Holzman's take on that same scenario? Jim Morrison knocked on his door one evening and said, "I know its Adam's birthday and I just wanted to bring something over to him," then Morrison sits down proceeds to teach Holzman's son how to play an African thumb piano. Holzman said, "The relationship was Jim treating Adam as an adult and Adam understanding that Jim some child in him."

link to Holzman's comments: https://www.youtube.com/watch?v=lLpeWECIxKU

The second version of the story is a little sweeter and a little more endearing. But why go with that angle regarding Jim Morrison when the nastier portrayals sell better? (There's the story of Jim being at the home of Pamela Courson's parents where they were serving martinis. A guest came into the kitchen to find Jim Morrison pouring his martini down the drain and refilling his glass with water and saying to the guest, "Don't say anything but I just hate these things [martinis]." Imagine the wild and crazy shaman refilling his glass with water just to be polite!)

It seems obvious to me at least that Jerry Hopkins had some sort of personal hatred for Jim Morrison as everything he has ever written about paints nothing but a horrible, ugly picture of him. Maybe it was personal, maybe it was petty jealousy or maybe it was Hopkins' idea of being a journalist.

Its funny that Hopkins contributes to the myth-building as far as Jim Morrison is concerned because Morrison sat down with Hopkins in 1969 and Morrison was pretty straightforward about a lot of famous quotes, the meaning of the song "The End", etc., etc., and yet it doesn't seem that Hopkins took anything Morrison told him into consideration when writing biographies about him.

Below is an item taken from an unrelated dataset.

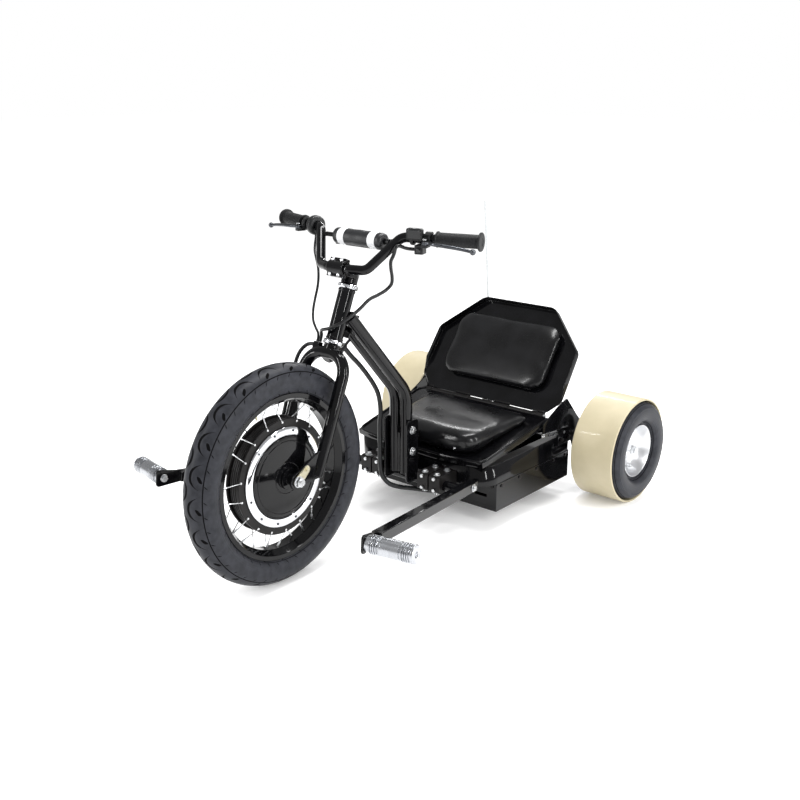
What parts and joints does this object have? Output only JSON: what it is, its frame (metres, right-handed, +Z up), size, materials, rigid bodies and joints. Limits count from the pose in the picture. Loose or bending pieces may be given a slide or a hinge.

link to Hopkins interview: http://www.rollingstone.com/music/features/the-rolling-stone-interview-jim-morrison-19690726

It was the 25 year-old, unemployed Manzarek's (with Masters in Economics, not art or music) idea for Jim Morrison, already known to have a terrible problem with the bottle and to be, by nature, painfully, painfully shy, to be the lead singer of a band Manzarek was putting together.

They were all also well aware that Morrison was not exactly stable. Robby Krieger, whose father was a psychologist, recalls a story of when he first showed up to audition for Manzarek's new band and witnessing Morrison's over-the-top reaction to a dope deal gone bad he thought to himself, "Jesus! This guy's not normal!" (Morrison had also gotten drunk and arrested before the band's first rehearsal.)

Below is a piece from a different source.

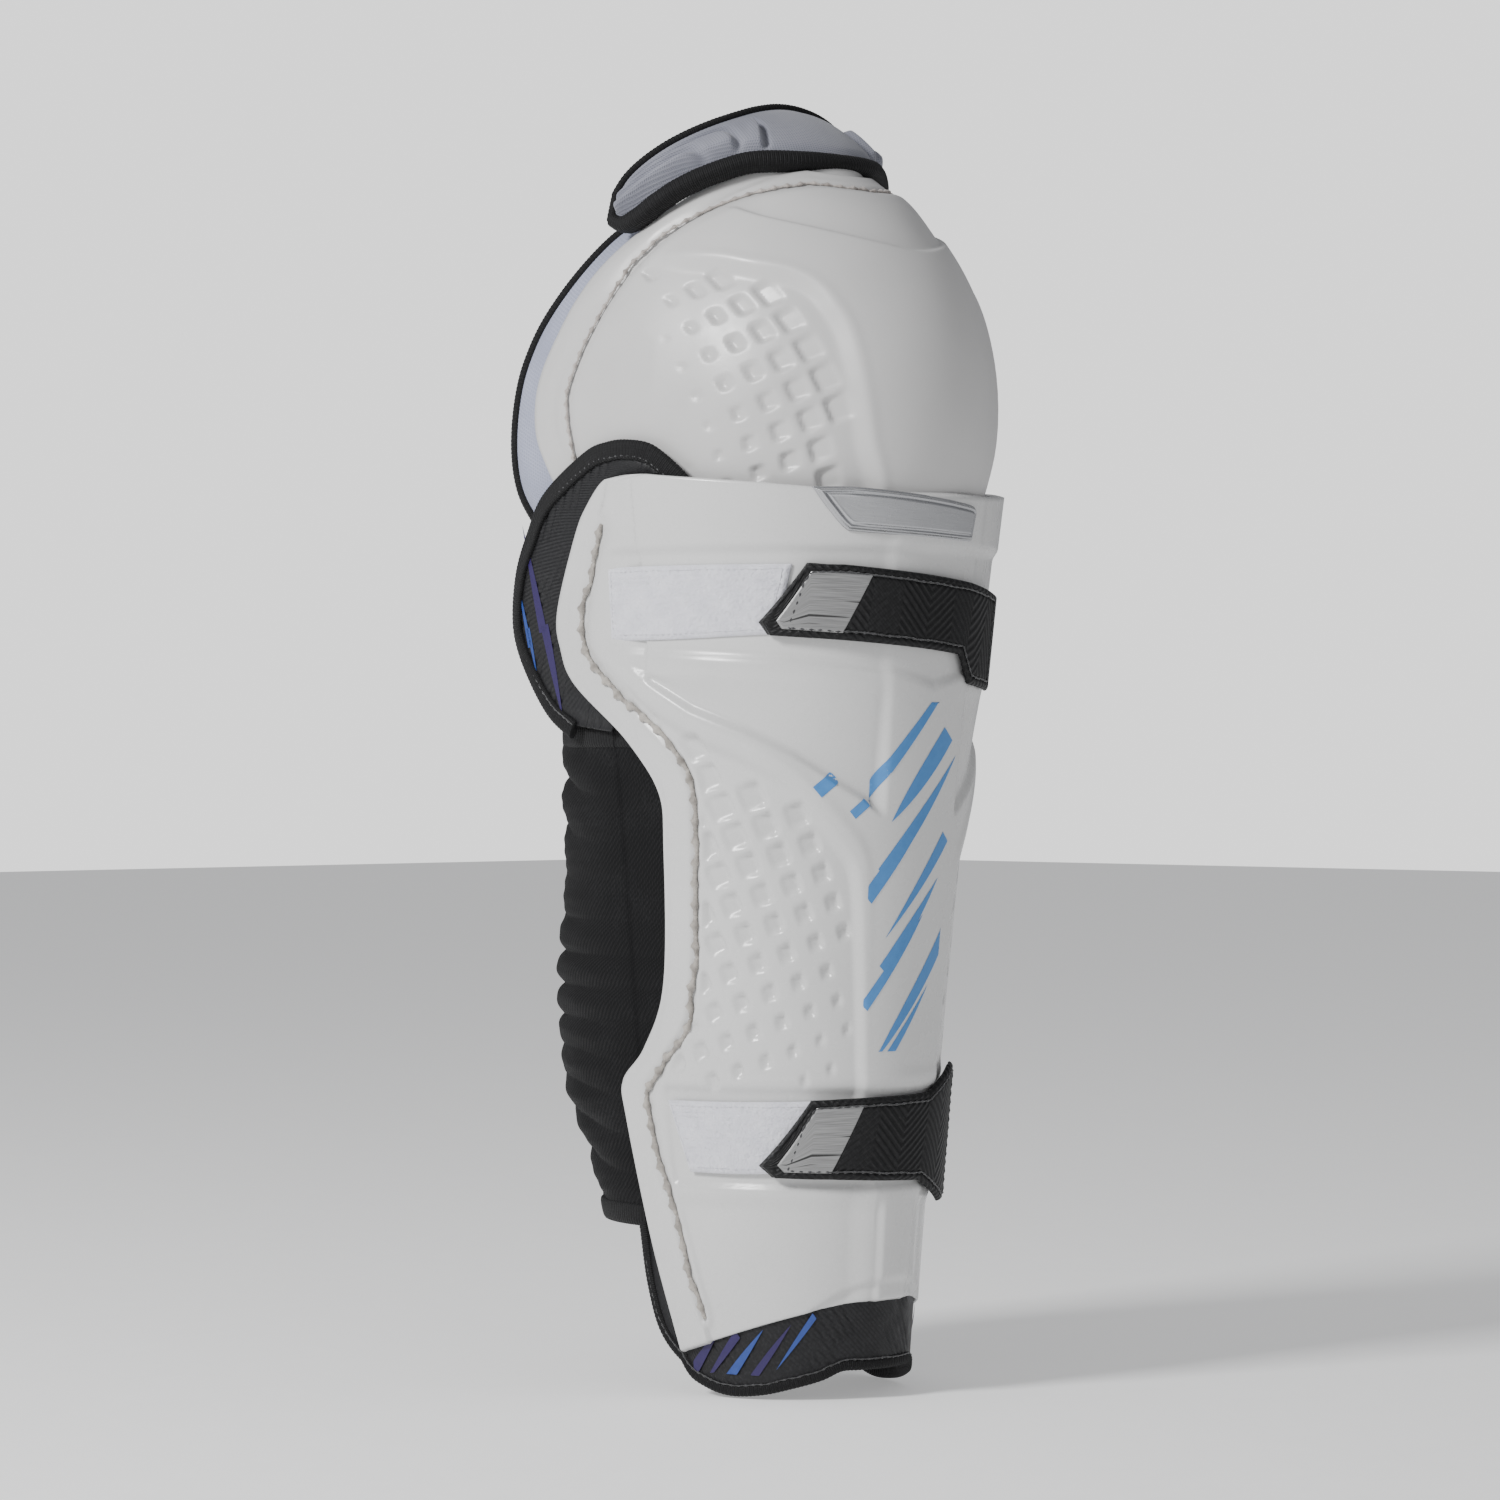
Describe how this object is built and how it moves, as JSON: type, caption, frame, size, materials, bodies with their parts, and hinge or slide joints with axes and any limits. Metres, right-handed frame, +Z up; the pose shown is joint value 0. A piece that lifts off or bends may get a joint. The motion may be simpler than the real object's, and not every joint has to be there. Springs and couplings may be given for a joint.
{
  "type": "hockey shin guard",
  "caption": "Right-leg ice hockey shin guard with a white plastic shin shell and knee cap, padded liner, thigh pad, stretch calf wrap and two hook-and-loop straps.",
  "frame": {"origin": "on the axis of the leg channel, level with the ankle", "axes": "+Z up along the shin to the knee, -Y to the front, -X to the outer side of the right leg"},
  "size_m": [0.148, 0.1815, 0.4425],
  "materials": {
    "shell_white": "satin moulded plastic with pressed relief",
    "cap_white": "satin moulded plastic with dimples",
    "nameplate_silver": "brushed metallised plate",
    "loop_white": "short looped pile",
    "liner_black": "ribbed knit with printed slashes",
    "binding_black": "ribbed binding tape",
    "pad_grey": "brushed lining cloth over foam",
    "wing_grey": "fine woven cloth",
    "thigh_grey": "moulded mesh cloth",
    "plate_plastic": "thin insert sheet",
    "wrap_black": "stretch twill",
    "strap_black": "embossed strap cloth",
    "tip_silver": "silver foil film",
    "elastic_black": "woven elastic",
    "hook_black": "hook tape"
  },
  "bodies": {
    "shin": {"shin_shell": "shell_white", "nameplate": "nameplate_silver", "upper_loop_patch": "loop_white", "lower_loop_patch": "loop_white", "shin_liner": "pad_grey", "liner_wing_lateral": "liner_black", "liner_wing_medial": "liner_black", "wing_binding_lateral": "binding_black", "wing_binding_medial": "binding_black", "ankle_panel": "liner_black", "ankle_binding": "binding_black", "shin_pad_center": "pad_grey", "shin_pad_lateral": "pad_grey", "shin_pad_medial": "pad_grey", "wrap_anchor": "wrap_black"},
    "knee": {"knee_cap_shell": "cap_white", "knee_cup_liner": "pad_grey", "knee_wing_lateral": "wing_grey", "knee_wing_medial": "wing_grey", "knee_binding_lateral": "binding_black", "knee_binding_medial": "binding_black", "knee_ring_pad": "pad_grey"},
    "thigh": {"thigh_cover": "thigh_grey", "thigh_plate": "plate_plastic", "thigh_foam": "pad_grey", "thigh_binding": "binding_black"},
    "calf_wrap": {"calf_wrap": "wrap_black", "upper_yoke": "elastic_black", "lower_yoke": "elastic_black"},
    "upper_strap": {"upper_strap_tip": "tip_silver", "upper_strap_tab": "strap_black", "upper_hook_pad": "hook_black", "upper_strap_elastic": "elastic_black"},
    "lower_strap": {"lower_strap_tip": "tip_silver", "lower_strap_tab": "strap_black", "lower_hook_pad": "hook_black", "lower_strap_elastic": "elastic_black"}
  },
  "joints": [
    {"name": "knee_flex", "type": "hinge", "parent": "shin", "child": "knee", "pos_m": [0, 0.004, 0.338], "axis": [-1, 0, 0], "range_deg": [0, 25]},
    {"name": "thigh_flex", "type": "hinge", "parent": "knee", "child": "thigh", "pos_m": [0, 0.014, 0.412], "axis": [-1, 0, 0], "range_deg": [0, 20]},
    {"name": "wrap_open", "type": "hinge", "parent": "shin", "child": "calf_wrap", "pos_m": [-0.0405, 0.0558, 0.14], "axis": [-0.0357, 0, 0.9994], "range_deg": [0, 35]},
    {"name": "upper_strap_peel", "type": "hinge", "parent": "calf_wrap", "child": "upper_strap", "pos_m": [0.0656, -0.03035, 0.262], "axis": [0, 0, 1], "range_deg": [0, 100]},
    {"name": "lower_strap_peel", "type": "hinge", "parent": "calf_wrap", "child": "lower_strap", "pos_m": [0.0468, -0.03035, 0.092], "axis": [0, 0, 1], "range_deg": [0, 100]}
  ],
  "couplings": [
    {"joint": "lower_strap_peel", "follows": "upper_strap_peel", "ratio": 1},
    {"joint": "wrap_open", "follows": "upper_strap_peel", "ratio": 0.35}
  ]
}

link to Krieger interview: https://www.guitarworld.com/magazine/interview-robby-krieger-doors-strange-days

People forget the part of the legendary "Venice Beach" story where Jim Morrison said, "The first thing we have to do is find a singer." (I honestly believe Morrison's original idea was to help out with the songwriting aspect.) But Manzarek saw his friend who, in his words, "looked like a movie star!" and Morrison's, as one journalist put it, "highly marketable cheekbones" and Manzarek just had to have him as his front man. (Manzarek gave Morrison singing lessons and even worked out with the natural-tendency-toward-being-chubby Morrison.)

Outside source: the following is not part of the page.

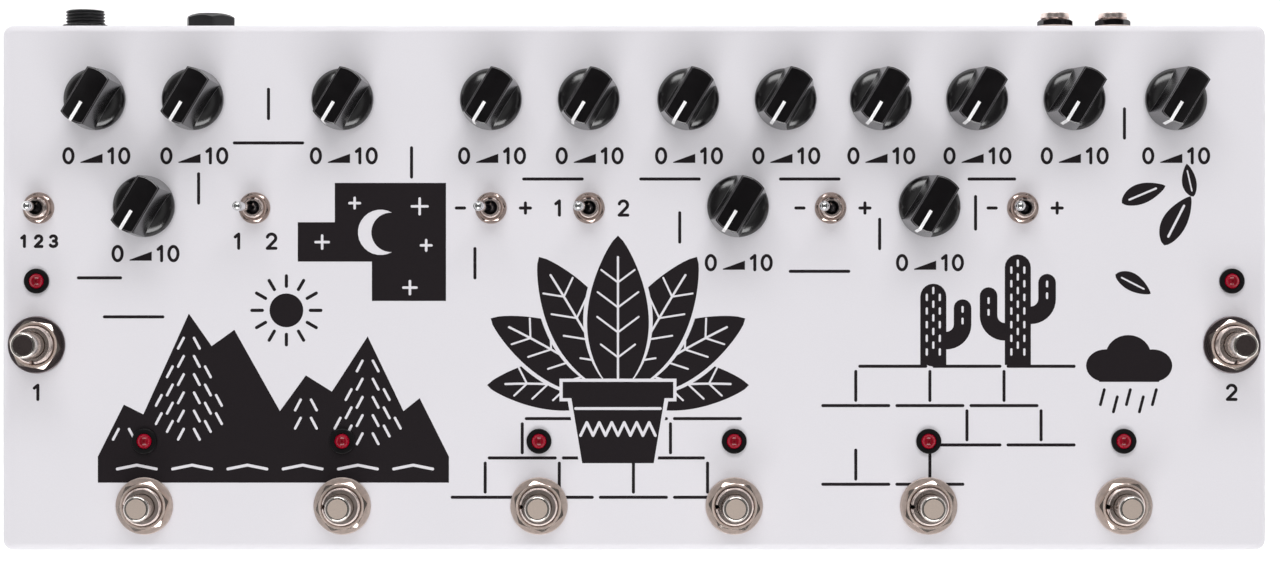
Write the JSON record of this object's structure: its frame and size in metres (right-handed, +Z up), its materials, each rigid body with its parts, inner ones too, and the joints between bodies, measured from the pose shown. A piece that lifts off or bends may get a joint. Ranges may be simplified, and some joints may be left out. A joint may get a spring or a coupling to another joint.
{
  "type": "multi-effects pedal",
  "caption": "Long box-shaped effects pedal for an instrument, with rows of bar-grip knobs, toggle switches, indicator lights and footswitches on top and sockets in the rear wall.",
  "frame": {"origin": "on the floor, under the middle of the whole object", "axes": "+X to the right along the length, seen by the person who plays, +Y to the rear wall with the sockets, +Z up"},
  "size_m": [0.389, 0.168, 0.0676],
  "materials": {
    "white_coat": "satin white powder coat with black print",
    "base_sheet": "brushed sheet",
    "board": "green solder mask",
    "rubber": "matt black",
    "knob_black": "gloss black moulding with a white pointer line",
    "nickel": "warm bright nickel plate",
    "chrome": "polished chrome plate",
    "button_steel": "bright turned edge with a finely brushed top",
    "led_red": "unlit dark red lens in a black bezel",
    "socket_black": "satin black moulding"
  },
  "bodies": {
    "body": {"enclosure": "white_coat", "base_plate": "base_sheet", "circuit_board": "board", "foot_front_left": "rubber", "foot_front_right": "rubber", "foot_rear_left": "rubber", "foot_rear_right": "rubber", "toggle_body_1": "nickel", "toggle_body_2": "nickel", "toggle_body_3": "nickel", "toggle_body_4": "nickel", "toggle_body_5": "nickel", "toggle_body_6": "nickel", "footswitch_body_1": "nickel", "footswitch_body_2": "nickel", "footswitch_body_3": "nickel", "footswitch_body_4": "nickel", "footswitch_body_5": "nickel", "footswitch_body_6": "nickel", "footswitch_body_7": "nickel", "footswitch_body_8": "nickel", "led_1": "led_red", "led_2": "led_red", "led_3": "led_red", "led_4": "led_red", "led_5": "led_red", "led_6": "led_red", "led_7": "led_red", "led_8": "led_red", "audio_jacks": "nickel", "aux_jack": "socket_black", "power_jack": "socket_black"},
    "knob_1": {"knob_1": "knob_black"},
    "knob_2": {"knob_2": "knob_black"},
    "knob_3": {"knob_3": "knob_black"},
    "knob_4": {"knob_4": "knob_black"},
    "knob_5": {"knob_5": "knob_black"},
    "knob_6": {"knob_6": "knob_black"},
    "knob_7": {"knob_7": "knob_black"},
    "knob_8": {"knob_8": "knob_black"},
    "knob_9": {"knob_9": "knob_black"},
    "knob_10": {"knob_10": "knob_black"},
    "knob_11": {"knob_11": "knob_black"},
    "knob_12": {"knob_12": "knob_black"},
    "knob_13": {"knob_13": "knob_black"},
    "knob_14": {"knob_14": "knob_black"},
    "toggle_lever_1": {"toggle_lever_1": "chrome"},
    "toggle_lever_2": {"toggle_lever_2": "chrome"},
    "toggle_lever_3": {"toggle_lever_3": "chrome"},
    "toggle_lever_4": {"toggle_lever_4": "chrome"},
    "toggle_lever_5": {"toggle_lever_5": "chrome"},
    "toggle_lever_6": {"toggle_lever_6": "chrome"},
    "footswitch_button_1": {"footswitch_button_1": "button_steel"},
    "footswitch_button_2": {"footswitch_button_2": "button_steel"},
    "footswitch_button_3": {"footswitch_button_3": "button_steel"},
    "footswitch_button_4": {"footswitch_button_4": "button_steel"},
    "footswitch_button_5": {"footswitch_button_5": "button_steel"},
    "footswitch_button_6": {"footswitch_button_6": "button_steel"},
    "footswitch_button_7": {"footswitch_button_7": "button_steel"},
    "footswitch_button_8": {"footswitch_button_8": "button_steel"}
  },
  "joints": [
    {"name": "knob_1_turn", "type": "hinge", "parent": "body", "child": "knob_1", "pos_m": [-0.16575, 0.0546, 0.048], "axis": [0, 0, -1], "range_deg": [0, 300]},
    {"name": "knob_2_turn", "type": "hinge", "parent": "body", "child": "knob_2", "pos_m": [-0.13561, 0.0546, 0.048], "axis": [0, 0, -1], "range_deg": [0, 300]},
    {"name": "knob_3_turn", "type": "hinge", "parent": "body", "child": "knob_3", "pos_m": [-0.08963, 0.0546, 0.048], "axis": [0, 0, -1], "range_deg": [0, 300]},
    {"name": "knob_4_turn", "type": "hinge", "parent": "body", "child": "knob_4", "pos_m": [-0.04403, 0.0546, 0.048], "axis": [0, 0, -1], "range_deg": [0, 300]},
    {"name": "knob_5_turn", "type": "hinge", "parent": "body", "child": "knob_5", "pos_m": [-0.014, 0.0546, 0.048], "axis": [0, 0, -1], "range_deg": [0, 300]},
    {"name": "knob_6_turn", "type": "hinge", "parent": "body", "child": "knob_6", "pos_m": [0.01657, 0.0546, 0.048], "axis": [0, 0, -1], "range_deg": [0, 300]},
    {"name": "knob_7_turn", "type": "hinge", "parent": "body", "child": "knob_7", "pos_m": [0.04649, 0.0546, 0.048], "axis": [0, 0, -1], "range_deg": [0, 300]},
    {"name": "knob_8_turn", "type": "hinge", "parent": "body", "child": "knob_8", "pos_m": [0.07574, 0.0546, 0.048], "axis": [0, 0, -1], "range_deg": [0, 300]},
    {"name": "knob_9_turn", "type": "hinge", "parent": "body", "child": "knob_9", "pos_m": [0.1053, 0.0546, 0.048], "axis": [0, 0, -1], "range_deg": [0, 300]},
    {"name": "knob_10_turn", "type": "hinge", "parent": "body", "child": "knob_10", "pos_m": [0.13522, 0.0546, 0.048], "axis": [0, 0, -1], "range_deg": [0, 300]},
    {"name": "knob_11_turn", "type": "hinge", "parent": "body", "child": "knob_11", "pos_m": [0.16641, 0.0546, 0.048], "axis": [0, 0, -1], "range_deg": [0, 300]},
    {"name": "knob_12_turn", "type": "hinge", "parent": "body", "child": "knob_12", "pos_m": [-0.15062, 0.02172, 0.048], "axis": [0, 0, -1], "range_deg": [0, 300]},
    {"name": "knob_13_turn", "type": "hinge", "parent": "body", "child": "knob_13", "pos_m": [0.03186, 0.02172, 0.048], "axis": [0, 0, -1], "range_deg": [0, 300]},
    {"name": "knob_14_turn", "type": "hinge", "parent": "body", "child": "knob_14", "pos_m": [0.09068, 0.02172, 0.048], "axis": [0, 0, -1], "range_deg": [0, 300]},
    {"name": "toggle_1_throw", "type": "hinge", "parent": "body", "child": "toggle_lever_1", "pos_m": [-0.18322, 0.02123, 0.0507], "axis": [0, 1, 0], "range_deg": [-12.5, 12.5]},
    {"name": "toggle_2_throw", "type": "hinge", "parent": "body", "child": "toggle_lever_2", "pos_m": [-0.11678, 0.02123, 0.0507], "axis": [0, 1, 0], "range_deg": [0, 25]},
    {"name": "toggle_3_throw", "type": "hinge", "parent": "body", "child": "toggle_lever_3", "pos_m": [-0.04407, 0.02123, 0.0507], "axis": [0, 1, 0], "range_deg": [0, 25]},
    {"name": "toggle_4_throw", "type": "hinge", "parent": "body", "child": "toggle_lever_4", "pos_m": [-0.01393, 0.02123, 0.0507], "axis": [0, 1, 0], "range_deg": [0, 25]},
    {"name": "toggle_5_throw", "type": "hinge", "parent": "body", "child": "toggle_lever_5", "pos_m": [0.06037, 0.02123, 0.0507], "axis": [0, 1, 0], "range_deg": [0, 25]},
    {"name": "toggle_6_throw", "type": "hinge", "parent": "body", "child": "toggle_lever_6", "pos_m": [0.1195, 0.02123, 0.0507], "axis": [0, 1, 0], "range_deg": [0, 25]},
    {"name": "footswitch_1_press", "type": "slide", "parent": "body", "child": "footswitch_button_1", "axis": [0, 0, -1], "range_m": [0, 0.0025], "stiffness_N_per_m": 800, "springref_m": -0.003},
    {"name": "footswitch_2_press", "type": "slide", "parent": "body", "child": "footswitch_button_2", "axis": [0, 0, -1], "range_m": [0, 0.0025], "stiffness_N_per_m": 800, "springref_m": -0.003},
    {"name": "footswitch_3_press", "type": "slide", "parent": "body", "child": "footswitch_button_3", "axis": [0, 0, -1], "range_m": [0, 0.0025], "stiffness_N_per_m": 800, "springref_m": -0.003},
    {"name": "footswitch_4_press", "type": "slide", "parent": "body", "child": "footswitch_button_4", "axis": [0, 0, -1], "range_m": [0, 0.0025], "stiffness_N_per_m": 800, "springref_m": -0.003},
    {"name": "footswitch_5_press", "type": "slide", "parent": "body", "child": "footswitch_button_5", "axis": [0, 0, -1], "range_m": [0, 0.0025], "stiffness_N_per_m": 800, "springref_m": -0.003},
    {"name": "footswitch_6_press", "type": "slide", "parent": "body", "child": "footswitch_button_6", "axis": [0, 0, -1], "range_m": [0, 0.0025], "stiffness_N_per_m": 800, "springref_m": -0.003},
    {"name": "footswitch_7_press", "type": "slide", "parent": "body", "child": "footswitch_button_7", "axis": [0, 0, -1], "range_m": [0, 0.0025], "stiffness_N_per_m": 800, "springref_m": -0.003},
    {"name": "footswitch_8_press", "type": "slide", "parent": "body", "child": "footswitch_button_8", "axis": [0, 0, -1], "range_m": [0, 0.0025], "stiffness_N_per_m": 800, "springref_m": -0.003}
  ]
}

Manzarek must have felt that Morrison owed him money or a career after all of the problems Morrison caused the band to go along with Sugerman's and Hopkins' "biography" and to encourage the fantasy that Jim Morrison faked his own death (a fantasy that caused a lot of pain for the Morrison family with people showing up at their door after Morrison's death demanding to know where Jim was).

As a result people resent the fascination with the "Morrison mystique" and they feel that The Doors get more attention than they deserve. Any benefits provided by the film "Apocalypse Now" was ruined by "No One Here Get's Out Alive" and all of the biographies that followed.

If Manzarek and Sugerman treated their dead...I don't want to say they thought of him as a friend, its obvious they didn't...and former band mate's life story with honesty, integrity and maybe just a bit of compassion, maybe try to put Morrison and his problem into perspective, Jim Morrison would not be considered "the most divisive figures in rock", The Doors would be treat with more respect and everyone would be a lot better off.

(As far as Densmore whiny little book. Not very classy for someone to write a biography about a guy they clearly hated. Densmore repeated second hand rumors and said he met Jim Morrison's mother and she seemed "very nice". So I guess Densmore KNOWS that Jim Morrison's mother was a nice person and that Jim had no reason to resent her or to cut her out of his life. That's the impression I got anyway. Meeting someone once and growing up with that person as your parent are two different things there Johnny.)

I'm not saying Jim Morrison was actually a saint of a guy who people unjustly criticize. He wasn't. He definitely wasn't. But let's put everyone in the rock music industry during the 1960s alone on the witness stand and let's see how the more beloved and sainted figures come across. A surprising number of them would make Jim Morrison look like a prince.

As Jim Morrison said, "Death makes angels of us all and gives us wings where we had shoulders smooth as raven's claws". Well, just about everyone else got their wings, as well as their revisionist histories, but Jim Morrison's shoulders are still considered pretty smooth.

Robby Krieger, who got along with Jim Morrison and who is the only band member to ever show Jim Morrison any understanding or compassion is said to be working on his biography. I would hope that he gives Morrison a fair shake but, unfortunately, I don't know that people will still be flocking to read books about Jim Morrison anymore. What's sad is that this might actually be a good one.